40 dpa-Redakteure am Computer-Bildschirm

Macht ERNA Zeitungsmacher brotlos?

05.12.1975

HAMBURG - Die Zeitungskonzentration macht Schlagzeilen, die Meinungsvielfalt scheint bedroht. Für die Zeitungsmacher selber zieht eine ganz andere Gefahr herauf: Der Computer verändert ihren Beruf, vielen wird er die Arbeitsplatze nehmen.

Die Zukunft der Computerautomation im Zeitungsgewerbe hat schon begonnen: Bereits heute wird der Satz für 75 Prozent der deutschen Tageszeitungsauflage über Computer hergestellt. Die Daten-Texterfassung über Perforatoren oder OCR-Erfassungsgeräte gewinnt zunehmend an Boden. Die Gewerkschaft Druck und Papier klagt: "OCR-Geräte machen Setzer brotlos!"

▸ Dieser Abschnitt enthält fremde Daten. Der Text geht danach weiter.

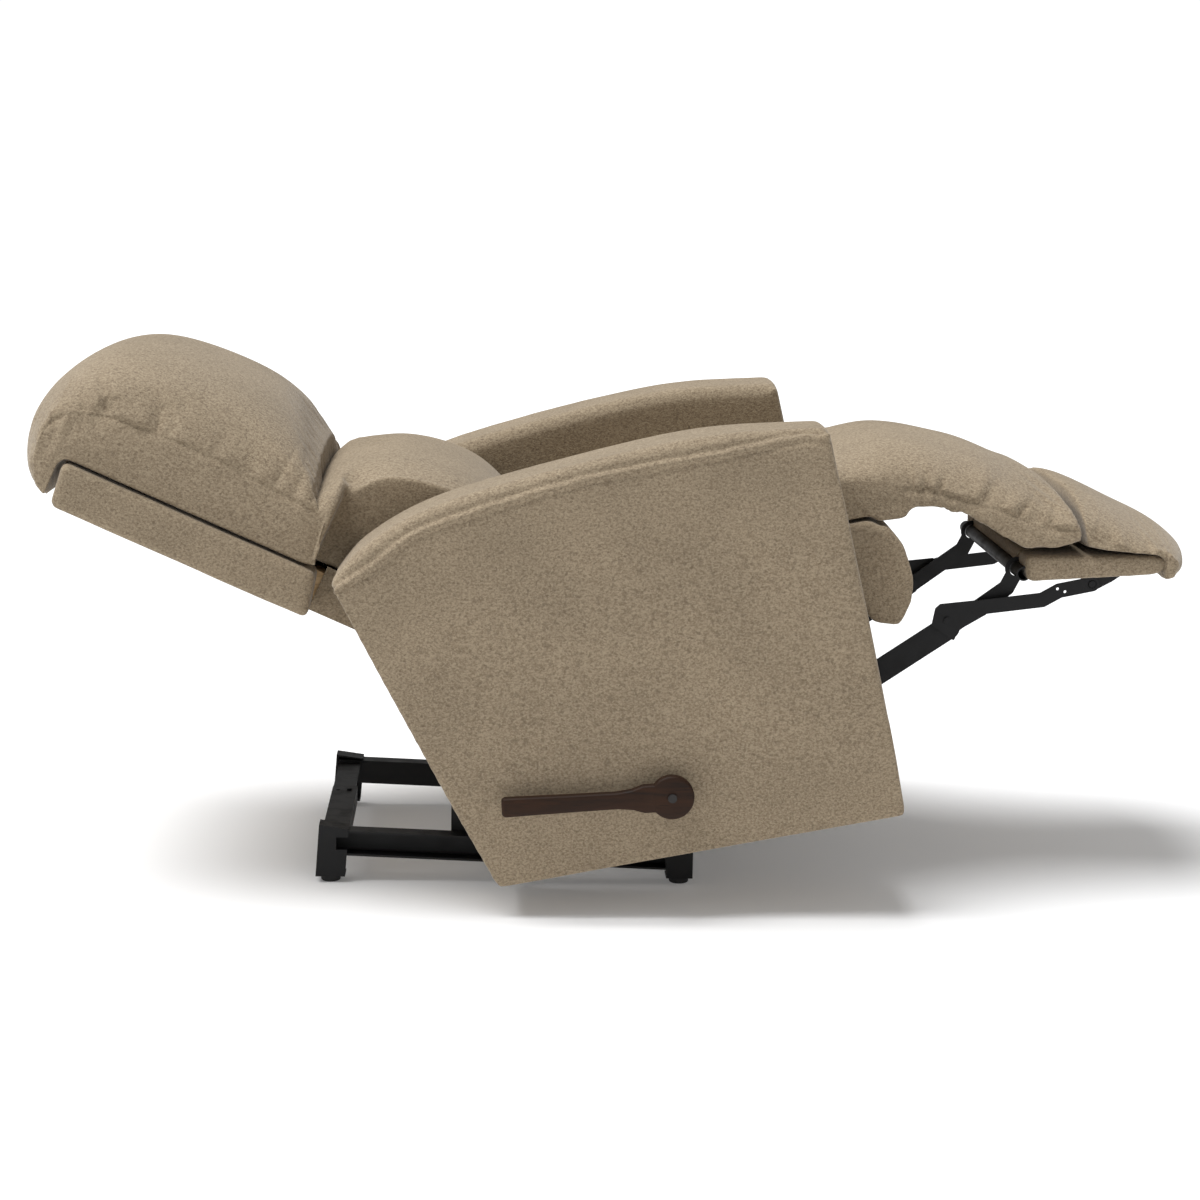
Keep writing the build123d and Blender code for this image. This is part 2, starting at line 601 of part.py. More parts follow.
def head_pillow():
    """Upper back pillow, which also wraps over the top of the back."""
    front = Spline((CREASE_B, CREASE_A), (174, 210), (202, 294), (203, 390), (187, 478),
                   (151, 534), (111, 565), (60, 588), (10, 596), (-33, 588))
    rear = Polyline((-33, 588), (-44, 560), (-42, 499), (18.5, 499), (18.5, CREASE_A),
                    (CREASE_B, CREASE_A))
    return upright(make_face(front + rear), -HEAD_HALF_WIDTH, HEAD_HALF_WIDTH)


# ---------- build ----------

def main():
    for side, s in SIDES:
        save(base_rail(s), f"base_rail_{side}")
        save(rear_post(s), f"rear_post_{side}")
        save(front_post(s), f"front_post_{side}")
        save(ramp_plate(s), f"ramp_plate_{side}")
        save(glide_shoe(s), f"glide_shoe_{side}")
        save(side_plate(s), f"side_plate_{side}", seat_place)
        save(arm_cover(s), f"arm_cover_{side}", seat_place)
        save(arm_frame(s), f"arm_frame_{side}", seat_place)
        save(front_carrier(s), f"front_carrier_{side}", seat_place)
        save(rear_carrier(s), f"rear_carrier_{side}", seat_place)
        save(lift_link(s), f"lift_link_{side}", seat_place)
        save(rear_link(s), f"rear_link_{side}", seat_place)
        save(back_post(s), f"back_post_{side}", back_place)
        save(back_wing(s), f"back_wing_{side}", back_place)
    save(rear_crossbar(), "rear_crossbar")
    save(front_crossbar(), "front_crossbar")
    save(floor_glides(), "floor_glides")
    save(base_bolts(), "base_bolts")
    save(stub_pins(), "stub_pins", seat_place)
    save(slot_rollers(), "slot_rollers", seat_place)
    save(back_pivot_bolts(), "back_pivot_bolts", seat_place)
    save(seat_side_rails(), "seat_side_rails", seat_place)
    save(seat_front_rail(), "seat_front_rail", seat_place)
    save(seat_rear_rail(), "seat_rear_rail", seat_place)
    save(seat_springs(), "seat_springs", seat_place)
    save(spring_clips(), "spring_clips", seat_place)
    save(seat_cushion(), "seat_cushion", seat_place)
    save(front_apron(), "front_apron", seat_place)
    save(lever(), "lever", seat_place)
    save(lever_hub(), "lever_hub", seat_place)
    save(lever_screw(), "lever_screw", seat_place)
    save(drive_shaft(), "drive_shaft", seat_place)
    save(drive_cranks(), "drive_cranks", seat_place)
    save(both(drive_link), "drive_links", seat_place)
    save(both(toe_bracket), "toe_brackets", seat_place)
    save(foot_board(), "foot_board", seat_place)
    save(cross_tube(), "cross_tube", seat_place)
    save(chaise_bridge(), "chaise_bridge", seat_place)
    save(chaise_pad(), "chaise_pad", seat_place)
    save(foot_pillow(), "foot_pillow", seat_place)
    save(back_rail(440, 480), "back_top_rail", back_place)
    save(back_rail(30, 70), "back_bottom_rail", back_place)
    save(outside_back(), "outside_back", back_place)
    save(back_springs(), "back_springs", back_place)
    save(lumbar_pillow(), "lumbar_pillow", back_place)
    save(head_pillow(), "head_pillow", back_place)


main()
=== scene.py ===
import json
import math

import bpy
import numpy as np
from mathutils import Matrix, Vector


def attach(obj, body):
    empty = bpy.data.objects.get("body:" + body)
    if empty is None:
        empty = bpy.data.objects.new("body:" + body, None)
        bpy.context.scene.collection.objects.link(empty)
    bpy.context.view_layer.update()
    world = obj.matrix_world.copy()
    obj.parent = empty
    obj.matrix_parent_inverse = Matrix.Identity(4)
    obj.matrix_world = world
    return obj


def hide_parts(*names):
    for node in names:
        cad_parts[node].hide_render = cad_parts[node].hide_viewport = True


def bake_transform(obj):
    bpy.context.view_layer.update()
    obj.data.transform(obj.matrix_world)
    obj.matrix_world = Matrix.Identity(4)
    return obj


# Reclining armchair, laid back with its leg rest out. Metres; X forward, Y to the sitter's left,
# Z up, origin on the floor under the steel base. Pad patterns are cut in millimetres in the seat
# frame (forward, up) or the back frame (out from the back, up the back) and then set in place.

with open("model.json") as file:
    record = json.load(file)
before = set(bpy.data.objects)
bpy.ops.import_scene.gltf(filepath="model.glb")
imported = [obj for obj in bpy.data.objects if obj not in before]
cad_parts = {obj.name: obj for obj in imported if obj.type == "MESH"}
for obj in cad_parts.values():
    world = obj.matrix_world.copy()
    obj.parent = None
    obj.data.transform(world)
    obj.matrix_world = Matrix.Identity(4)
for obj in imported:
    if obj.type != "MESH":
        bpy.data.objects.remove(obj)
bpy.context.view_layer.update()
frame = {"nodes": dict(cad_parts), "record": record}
scene = bpy.context.scene

SIDES = (("right", -1), ("left", 1))
MM = 0.001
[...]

Der nächste Automationsschritt in der Gazettenbranche wird die Redakteure treffen: In der Hamburger Zentrale der Deutschen Presse Agentur (dpa), einem Gemeinschaftsunternehmen von Zeitungsverlagen, dreut ERNA. ERNA - im September 1973 installiert - ist ein von ITT geliefertes Computersystem für die Textverarbeitung (SPL 16 von General Automation, 24 K/16 Bit mit 2MB-Platte von Burroughs und 24 MB-Memorex-Wechselplatte).

Das aus aller Welt über 80 FS-Leitungen eingehende Nachrichtenmaterial wird auf Platte, gespeichert, von den Redakteuren abgerufen und am Bildschirm redigiert. Zurückgegeben in das System, werden die Meldungen auf die Fernschreibleitungen für 130 deutsche Zeitungen geschickt. Demnächst werden 40 dpa-Redakteure am Bildschirm arbeiten. Außerdem im Online-Betrieb die dpa-Korrespondenten in 26 Ländern rund um die Welt.

Die deutschen Zeitungsverlage bereiten sich darauf vor, das dpa-Material online direkt in die Satzrechner der Druckereien einlaufen zu lassen. Für viele Journalisten in den Verlagshäusern werden die Computer die Kündigung schreiben.